EXERCISE DIRECTIONS >> Reproduce each line from the first in the data through the line that contains "return BAND_OFFSET +" exactly; give nothing else.

# Start of MATERIAL

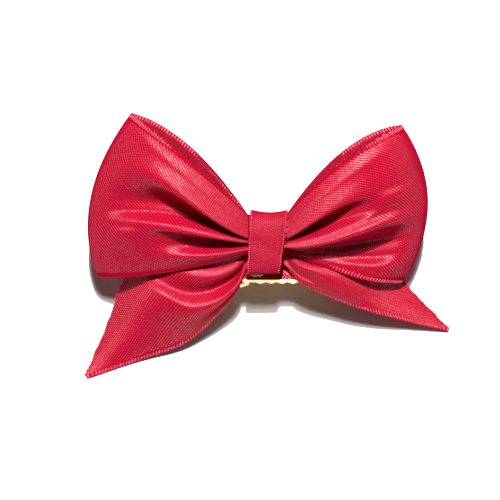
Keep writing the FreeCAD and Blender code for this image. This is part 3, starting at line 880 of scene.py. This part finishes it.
def band_reach(v, n):
    """Where the band's middle lies along x, and its half width: it leans and widens upwards."""
    return BAND_OFFSET + BAND_LEAN * v, BAND_HALF + BAND_WIDENS * v + waves(BAND_WAVER, v, n)


def build_band(cloth, bars, loose):
    section = band_section()
    t = side_columns(BAND_WIDTH)
    v, n = section[:, :1], section[:, 1:]
    across = 2 * t[None, :] - 1
    centre, half = band_reach(v, n)
    x = centre + across * half
    swell = band_swell(v, across)
    outward = section_outward(section)
    grid = bow(x, v + outward[:, :1] * swell, n + outward[:, 1:] * swell)
    piece = ribbon("band_satin", grid, t, BAND_WIDTH, cloth, wrap=True, edge=BAND_EDGE)
    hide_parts("centre_band")
    selvedge("band_selvedge", grid, bars, reach=BAND_EDGE, pitch=BAND_BARS)
    threads = []
    for _ in range(LOOSE_THREADS):
        spot = bow(4.3 + 0.1 * rng.random(), 1.5 + 3.6 * rng.random(), 4.5)
        way = RIGHT + 0.25 * rng.standard_normal(3)
        threads.append(fibre(spot, way, 0.5 + 0.4 * rng.random(), 0.3 * UP - 0.6 * OUT * rng.random()))
    make_object("band_loose_threads", *merge(threads), loose, "bow", "thread")


def build_gather(cloth):
    """The ribbons' squeezed middle inside the band: a pleated bundle with rounded ends."""
    section = band_section()
    outward = section_outward(section)
    turn = np.linspace(0, 2 * math.pi, len(section), endpoint=False)
    pleats = 0.5 + 0.5 * np.cos(PLEATS * turn + 1.5 * np.sin(3 * turn))
    middle = section.mean(axis=0)
    centre, half = band_reach(section[:, 0], section[:, 1])
    ends = np.sin(np.linspace(-math.pi / 2, math.pi / 2, GATHER_ROWS))
    rows = []
    for f in ends:
        x = GATHER_HALF * f
        depth = PLEAT_SHALLOW + PLEAT_EXTRA * ease((abs(x) - PLEATS_DEEPEN) / PLEATS_RUN)
        inset = GATHER_WAIST - (GATHER_WAIST - GATHER_BULGE) * ease((abs(x) - WAIST_HALF) / WAIST_RUN)
        inset = inset + depth * pleats
        swell = band_swell(section[:, 0], np.clip((x - centre) / half, -1, 1))
        spots = section + outward * (swell - inset)[:, None]
        spots = middle + (spots - middle) * max((1 - abs(f) ** 8) ** 0.5, 0.02)
        rows.append(bow(np.full(len(spots), x), spots[:, 0], spots[:, 1]))
    rows = np.array(rows)
    faces = ring_faces(*rows.shape[:2])
    along = np.broadcast_to((GATHER_HALF * ends)[:, None], rows.shape[:2])
    around = np.broadcast_to(lengths(section[:, None]).T, rows.shape[:2])
    weave = np.stack([along, 3.0 + around * 0.1, np.zeros_like(along)], axis=-1)
    make_object("knot_gather", rows.reshape(-1, 3), faces, cloth, "bow", "satin", weave.reshape(-1, 3))


def build_thread(material):
    """Turns of two-ply thread round the gathered ribbons, under the band."""
    section = band_section()
    inner = section - section_outward(section) * YARN_INSET
    turn = np.linspace(0, 2 * math.pi, len(inner), endpoint=False)
    parts = []
    for k in range(YARN_TURNS):
        for ply in (0, math.pi):
            twist = YARN_TWISTS * turn + ply
            x = (k - (YARN_TURNS - 1) / 2) * YARN_PITCH + PLY_OFFSET * np.cos(twist)
            middle = inner + section_outward(section) * (PLY_OFFSET * np.sin(twist))[:, None]
            parts.append(tube(bow(x, middle[:, 0], middle[:, 1]), YARN_RADIUS, 6, closed=True))
    piece = make_object("binding_yarn", *merge(parts), material, "bow", "thread")
    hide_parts("binding_thread")


# ---- lining, glue, spring and metal ------------
LINING_WIDTH, LINING_EDGE = 9.6, 0.9
LINING_GAPS = (0.4, 3.0)  # it ends this far inside its CAD strip: at the lever, at the nose
LINING_ROWS = 160
LINING_TAPER, TAPER_START, TAPER_RUN = 0.28, -10.0, 20.0  # it narrows towards the lever
LINING_WAVE = ((0.02, 0.8, 3.0, 0.0),)
GLUE_SQUARE = 0.55  # below 1, the glue's ball is squarer
GLUE_HALF_X, GLUE_HALF_Y, GLUE_BACK = 3.7, 3.3, 3.0  # the wedge's half sizes, and how far in front it lies
BAND_BACK_N = 2.9  # the band's back stands this far behind the knot's middle
BEAD_X, BEAD_Y, BEAD_Z = -2.7, -6.7, 0.15  # the bead in front: x, y from the knot, z from the lining
BEAD_HALVES = (2.0, 0.55, 0.3)
PIVOT = np.array([-7.0, 0.0, 0.0])
COIL_RADIUS, WIRE, TURNS, COIL_LENGTH = 1.15, 0.22, 5, 3.0
LEG, UPPER_LEG, LOWER_LEG = 8.0, math.radians(5.6), math.radians(20.0)
TURN_POINTS, LEG_POINTS, WIRE_SIDES = 40, 16, 10


def build_lining(cloth, bars):
    low, high = (np.array(corner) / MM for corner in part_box("clip_lining"))
    t = side_columns(LINING_WIDTH)
    x = np.linspace(low[0] + LINING_GAPS[0], high[0] - LINING_GAPS[1], LINING_ROWS)[:, None]
    taper = 1 - LINING_TAPER * ease((TAPER_START - x) / TAPER_RUN)
    y = (low[1] + high[1]) / 2 + (t[None, :] - 0.5) * LINING_WIDTH * taper
    z = (low[2] + high[2]) / 2 + waves(LINING_WAVE, x, t[None, :])
    grid = np.stack(np.broadcast_arrays(x, y, z), axis=-1)
    piece = ribbon("lining_satin", grid, t, LINING_WIDTH, cloth)
    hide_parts("clip_lining")
    selvedge("lining_selvedge", grid, bars, reach=LINING_EDGE)


def build_glue(material):
    """Set glue between the band's back and the lining, with a thin bead squeezed out in front."""
    ball, faces = unit_ball(28, 18)
    rounded = np.sign(ball) * np.abs(ball) ** GLUE_SQUARE
    floor = np.array(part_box("clip_lining")[1])[2] / MM
    y = KNOT[1] - GLUE_BACK + GLUE_HALF_Y * rounded[:, 1] + 0.15 * np.sin(6 * ball[:, 0])
    top = KNOT[2] + (y - KNOT[1] - BAND_BACK_N * math.sin(LEAN)) * math.tan(LEAN)
    top = top - BAND_BACK_N * math.cos(LEAN)
    top = np.maximum(top, floor + 0.25)
    z = floor + 0.08 + (top - floor - 0.1) * (0.5 + 0.5 * rounded[:, 2])
    wedge = np.stack([GLUE_HALF_X * rounded[:, 0] + 0.2 * np.sin(3 * y), y, z], axis=1)
    half_x, half_y, half_z = BEAD_HALVES
    bead_y = KNOT[1] + BEAD_Y + half_y * ball[:, 1] + 0.1 * np.sin(9 * ball[:, 0])
    bead = np.stack([BEAD_X + half_x * ball[:, 0], bead_y, floor + BEAD_Z + half_z * ball[:, 2]], axis=1)
    piece = make_object("glue_set", *merge([(wedge, faces), (bead, faces)]), material, "bow", "hot_glue")
    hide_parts("glue")


def build_spring(material):
    """The torsion spring: one leg under the upper lever, the other on the lower, a coil between."""
    start = math.pi / 2 - UPPER_LEG
    turn = -(start + math.pi / 2 - LOWER_LEG + 2 * math.pi * (TURNS - 1))
    f = np.linspace(0, 1, TURNS * TURN_POINTS + 1)
    angle = start + turn * f
    coil = PIVOT + np.stack([COIL_RADIUS * np.cos(angle), COIL_LENGTH * (f - 0.5),
                             COIL_RADIUS * np.sin(angle)], axis=1)
    reach = np.linspace(LEG, LEG / LEG_POINTS, LEG_POINTS)[:, None]
    upper = coil[0] + reach * np.array([-math.cos(UPPER_LEG), 0, math.sin(UPPER_LEG)])
    lower = coil[-1] + reach[::-1] * np.array([-math.cos(LOWER_LEG), 0, -math.sin(LOWER_LEG)])
    wire = tube(np.concatenate([upper, coil, lower]), WIRE, WIRE_SIDES)
    piece = make_object("spring_wire", *wire, material, None, "spring_steel")
    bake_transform(piece)
    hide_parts("torsion_spring")


def assign(names, material):
    """Give CAD nodes that stay visible their finished material."""
    for name in names:
        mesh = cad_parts[name].data
        mesh.materials.clear()
        mesh.materials.append(material)
        mesh.polygons.foreach_set("material_index", [0] * len(mesh.polygons))


# ---- stage -------------------------------------
FLOOR_HALF = 0.32  # metres
LIGHTS = {  # place from the knot and size in metres, power in watts
    "key": ((0.02, 0.20, 1.0), 0.04, 23.5),
    "key_soft": ((0.02, 0.10, 1.0), 0.12, 5.0),
}
FILL, BACKDROP = 0.08, 0.95  # the studio's light on the model, and its look behind it

VIEW_ELEVATION = 70.0
VIEW_WIDTH = 122.5  # millimetres across the picture at the knot
VIEW_DISTANCE = 450.0
VIEW_SHIFT = (-4.2, -2.2)  # the picture's middle from the knot: right and up
SENSOR = 36.0
NEAREST = 0.01  # metres


def aim(obj, target):
    obj.rotation_euler = (Vector(target) - obj.location).to_track_quat("-Z", "Y").to_euler()


def build_floor():
    mesh = bpy.data.meshes.new("floor")
    s, z = FLOOR_HALF, TABLE * MM
    mesh.from_pydata([(-s, -s, z), (s, -s, z), (s, s, z), (-s, s, z)], [], [(0, 1, 2, 3)])
    mesh.materials.append(plain_floor())
    floor = bpy.data.objects.new("floor", mesh)
    bpy.context.collection.objects.link(floor)


def build_lights():
    knot = KNOT * MM
    for name, (offset, size, energy) in LIGHTS.items():
        data = bpy.data.lights.new(name, "AREA")
        data.shape = "DISK"
        data.size = size
        data.energy = energy
        obj = bpy.data.objects.new(name, data)
        obj.location = knot + np.array(offset)
        aim(obj, knot)
        bpy.context.collection.objects.link(obj)


def build_studio():
    """A white surround that the camera sees bright, but that lights the model only a little."""
    world = bpy.data.worlds.new("studio")
    world.use_nodes = True
    tree = world.node_tree
    background = tree.nodes["Background"]
    background.inputs["Color"].default_value = (1, 1, 1, 1)
    seen = tree.nodes.new("ShaderNodeLightPath").outputs["Is Camera Ray"]
    strength = tree.nodes.new("ShaderNodeMapRange")
    tree.links.new(seen, strength.inputs["Value"])
    strength.inputs["To Min"].default_value = FILL
    strength.inputs["To Max"].default_value = BACKDROP
    tree.links.new(strength.outputs[0], background.inputs["Strength"])
    bpy.context.scene.world = world
    bpy.context.scene.view_settings.view_transform = "Standard"


def build_camera():
    e = math.radians(VIEW_ELEVATION)
    back = np.array([0.0, -math.cos(e), math.sin(e)])
    up = np.array([0.0, math.sin(e), math.cos(e)])
    target = KNOT + RIGHT * VIEW_SHIFT[0] + up * VIEW_SHIFT[1]
    data = bpy.data.cameras.new("camera")
    data.sensor_width = SENSOR
    data.lens = SENSOR * VIEW_DISTANCE / VIEW_WIDTH
    data.clip_start = NEAREST
    camera = bpy.data.objects.new("camera", data)
    camera.location = (target + back * VIEW_DISTANCE) * MM
    aim(camera, target * MM)
    bpy.context.collection.objects.link(camera)
    bpy.context.scene.camera = camera


# ---- build: this order keeps the random draws the same ----
satin_wide = satin("satin_wide", RIBBON_WIDTH)
satin_tail = satin("satin_tail", TAIL_WIDTH, lines_angle=180 - TWILL_ANGLE, hem=TAIL_HEM)
satin_band = satin("satin_band", BAND_WIDTH, BAND_ANGLE, BAND_TWILL, BAND_EDGE, lustre=BAND_LUSTRE,
                   tone=BAND_SHADE_TONE)
satin_lining = satin("satin_lining", LINING_WIDTH, edge_width=LINING_EDGE)
bars = thread("selvedge_thread", BAR_SHEEN_PALE, BAR_DARK)
loose = thread("loose_thread", LOOSE_PALE, LOOSE_DARK)
build_loops(satin_wide, bars)
build_tails(satin_tail, bars, loose)
build_band(satin_band, bars, loose)
build_gather(satin_band)
build_thread(thread("binding_thread_yarn", YARN_PALE, YARN_DARK))
build_lining(satin_lining, bars)
build_glue(hot_glue())
build_spring(metal("spring_wire_steel", SPRING_STEEL))
assign(["upper_jaw", "lower_jaw", "pivot_pin"], metal("pale_gold", PALE_GOLD))
build_floor()
build_lights()
build_studio()
build_camera()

# End of MATERIAL

EXERCISE ANSWER >>
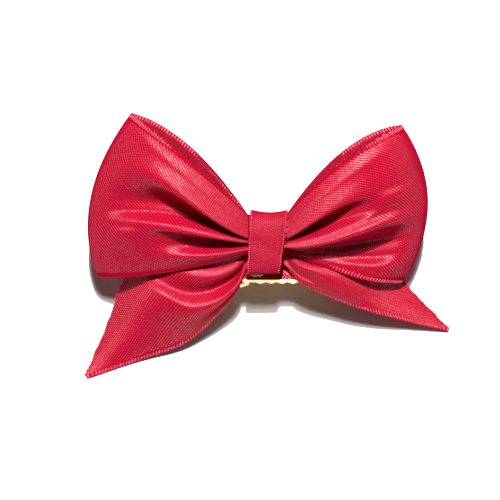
Keep writing the FreeCAD and Blender code for this image. This is part 3, starting at line 880 of scene.py. This part finishes it.
def band_reach(v, n):
    """Where the band's middle lies along x, and its half width: it leans and widens upwards."""
    return BAND_OFFSET + BAND_LEAN * v, BAND_HALF + BAND_WIDENS * v + waves(BAND_WAVER, v, n)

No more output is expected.